Copy all lines in which the word "pose" can be found.

☆ ☆ ☆ ☆ ☆ ☆ ☆

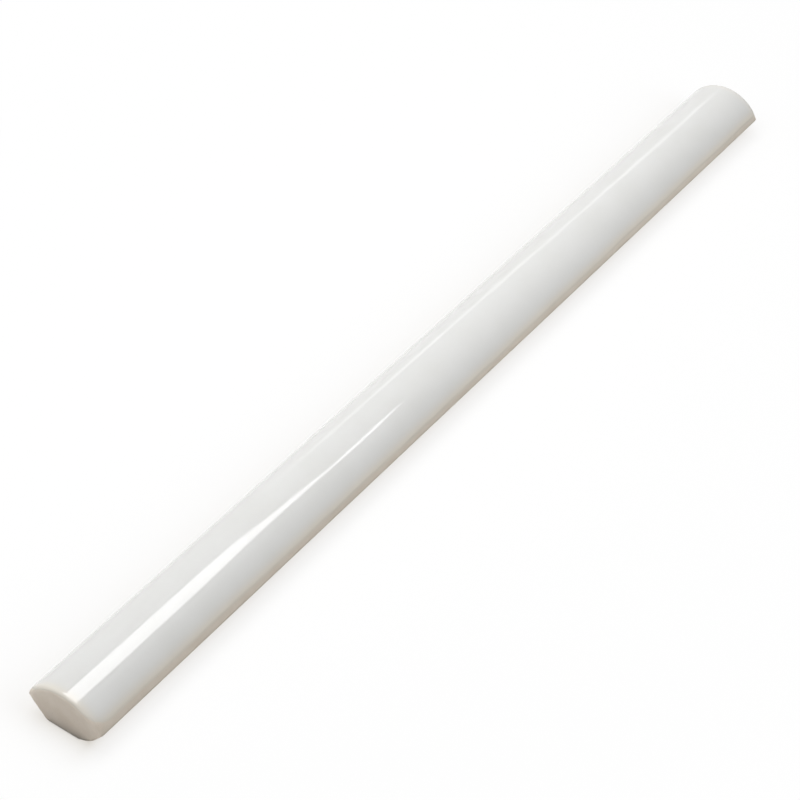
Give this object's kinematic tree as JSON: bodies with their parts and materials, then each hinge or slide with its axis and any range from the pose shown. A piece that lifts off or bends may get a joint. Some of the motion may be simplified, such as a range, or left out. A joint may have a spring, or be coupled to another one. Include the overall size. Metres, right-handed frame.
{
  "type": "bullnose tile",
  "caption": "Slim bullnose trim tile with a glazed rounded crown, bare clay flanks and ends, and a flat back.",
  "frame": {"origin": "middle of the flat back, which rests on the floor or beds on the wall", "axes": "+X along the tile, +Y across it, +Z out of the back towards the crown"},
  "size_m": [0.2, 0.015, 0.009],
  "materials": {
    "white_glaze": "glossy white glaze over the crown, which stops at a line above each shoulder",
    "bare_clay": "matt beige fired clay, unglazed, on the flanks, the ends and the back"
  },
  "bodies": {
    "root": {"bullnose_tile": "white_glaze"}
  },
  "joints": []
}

☆ ☆ ☆ ☆ ☆ ☆ ☆

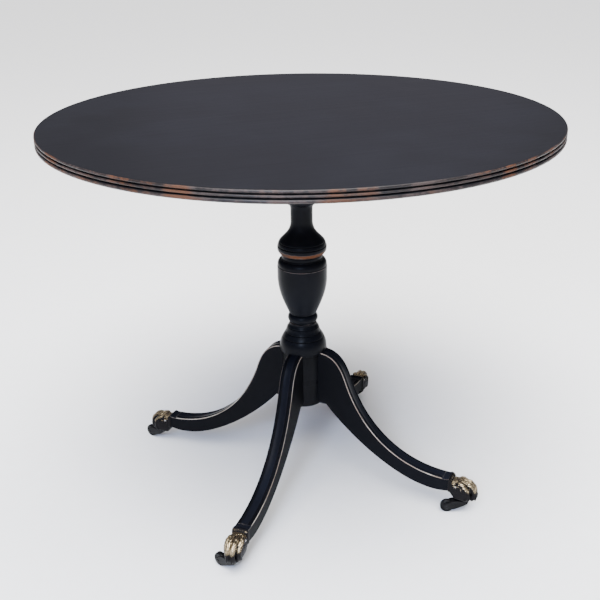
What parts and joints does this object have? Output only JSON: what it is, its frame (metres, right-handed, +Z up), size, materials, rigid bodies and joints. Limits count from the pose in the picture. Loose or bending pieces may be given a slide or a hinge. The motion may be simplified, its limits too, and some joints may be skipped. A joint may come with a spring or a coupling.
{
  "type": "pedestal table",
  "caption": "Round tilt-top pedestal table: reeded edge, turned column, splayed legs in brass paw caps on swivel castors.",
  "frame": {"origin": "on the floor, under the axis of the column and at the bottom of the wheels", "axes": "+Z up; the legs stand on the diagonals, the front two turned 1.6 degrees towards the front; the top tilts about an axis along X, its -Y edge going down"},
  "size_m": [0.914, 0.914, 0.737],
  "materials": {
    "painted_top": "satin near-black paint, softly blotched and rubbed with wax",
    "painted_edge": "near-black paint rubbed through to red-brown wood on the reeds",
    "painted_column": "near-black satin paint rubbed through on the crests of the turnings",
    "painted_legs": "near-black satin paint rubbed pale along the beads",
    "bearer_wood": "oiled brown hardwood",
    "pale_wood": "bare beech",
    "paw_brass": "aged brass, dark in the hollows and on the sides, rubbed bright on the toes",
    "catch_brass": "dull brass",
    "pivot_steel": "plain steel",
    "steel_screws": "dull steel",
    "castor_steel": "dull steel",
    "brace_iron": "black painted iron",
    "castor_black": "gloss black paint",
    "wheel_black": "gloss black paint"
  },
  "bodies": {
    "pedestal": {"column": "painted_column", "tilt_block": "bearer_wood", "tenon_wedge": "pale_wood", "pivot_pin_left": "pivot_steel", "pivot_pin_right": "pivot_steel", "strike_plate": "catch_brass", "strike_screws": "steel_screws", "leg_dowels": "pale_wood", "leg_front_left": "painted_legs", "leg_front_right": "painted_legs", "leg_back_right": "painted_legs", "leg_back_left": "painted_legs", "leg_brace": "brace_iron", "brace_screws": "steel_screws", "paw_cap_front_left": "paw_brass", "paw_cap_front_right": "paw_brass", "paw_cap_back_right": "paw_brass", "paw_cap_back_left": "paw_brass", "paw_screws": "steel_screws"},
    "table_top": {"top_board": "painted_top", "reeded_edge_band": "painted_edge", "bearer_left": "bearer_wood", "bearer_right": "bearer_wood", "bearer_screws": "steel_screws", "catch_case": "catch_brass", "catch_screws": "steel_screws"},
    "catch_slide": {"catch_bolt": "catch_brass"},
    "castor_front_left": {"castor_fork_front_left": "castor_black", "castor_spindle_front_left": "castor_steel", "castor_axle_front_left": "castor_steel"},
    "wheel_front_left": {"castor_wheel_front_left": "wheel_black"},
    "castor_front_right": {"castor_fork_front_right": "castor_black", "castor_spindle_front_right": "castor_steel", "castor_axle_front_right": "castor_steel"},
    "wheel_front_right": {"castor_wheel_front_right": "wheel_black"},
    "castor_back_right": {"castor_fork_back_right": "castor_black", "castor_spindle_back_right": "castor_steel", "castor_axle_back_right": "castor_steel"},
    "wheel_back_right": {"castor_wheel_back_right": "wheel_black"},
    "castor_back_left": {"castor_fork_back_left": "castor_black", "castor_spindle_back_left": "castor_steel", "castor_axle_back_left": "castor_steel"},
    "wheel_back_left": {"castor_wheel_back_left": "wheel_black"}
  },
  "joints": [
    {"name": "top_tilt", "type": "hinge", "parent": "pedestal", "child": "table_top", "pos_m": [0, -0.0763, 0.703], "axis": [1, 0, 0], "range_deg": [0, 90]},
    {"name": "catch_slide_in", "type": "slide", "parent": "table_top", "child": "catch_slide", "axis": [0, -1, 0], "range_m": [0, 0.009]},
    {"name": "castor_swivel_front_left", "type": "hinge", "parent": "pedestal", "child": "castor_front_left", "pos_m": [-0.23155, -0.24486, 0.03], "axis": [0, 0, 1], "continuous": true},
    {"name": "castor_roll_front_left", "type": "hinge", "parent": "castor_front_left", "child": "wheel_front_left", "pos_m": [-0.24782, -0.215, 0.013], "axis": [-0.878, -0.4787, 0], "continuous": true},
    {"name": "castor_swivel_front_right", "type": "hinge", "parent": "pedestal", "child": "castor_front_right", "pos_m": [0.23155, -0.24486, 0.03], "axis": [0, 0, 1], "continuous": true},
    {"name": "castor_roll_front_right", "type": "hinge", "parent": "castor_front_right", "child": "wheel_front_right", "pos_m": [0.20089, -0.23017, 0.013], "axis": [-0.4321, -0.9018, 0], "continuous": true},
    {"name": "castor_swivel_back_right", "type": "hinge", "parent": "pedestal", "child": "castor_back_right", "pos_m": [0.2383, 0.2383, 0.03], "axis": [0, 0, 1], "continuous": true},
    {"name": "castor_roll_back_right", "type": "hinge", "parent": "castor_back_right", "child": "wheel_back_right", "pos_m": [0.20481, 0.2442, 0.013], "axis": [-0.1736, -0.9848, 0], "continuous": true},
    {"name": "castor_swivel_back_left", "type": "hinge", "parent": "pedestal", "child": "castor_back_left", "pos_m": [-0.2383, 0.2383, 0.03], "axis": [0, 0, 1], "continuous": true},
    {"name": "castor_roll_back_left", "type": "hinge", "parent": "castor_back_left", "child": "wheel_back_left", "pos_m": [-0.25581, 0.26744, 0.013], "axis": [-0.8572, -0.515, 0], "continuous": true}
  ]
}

☆ ☆ ☆ ☆ ☆ ☆ ☆

§ **WORKED ANSWER**
Give this object's kinematic tree as JSON: bodies with their parts and materials, then each hinge or slide with its axis and any range from the pose shown. A piece that lifts off or bends may get a joint. Some of the motion may be simplified, such as a range, or left out. A joint may have a spring, or be coupled to another one. Include the overall size. Metres, right-handed frame.
What parts and joints does this object have? Output only JSON: what it is, its frame (metres, right-handed, +Z up), size, materials, rigid bodies and joints. Limits count from the pose in the picture. Loose or bending pieces may be given a slide or a hinge. The motion may be simplified, its limits too, and some joints may be skipped. A joint may come with a spring or a coupling.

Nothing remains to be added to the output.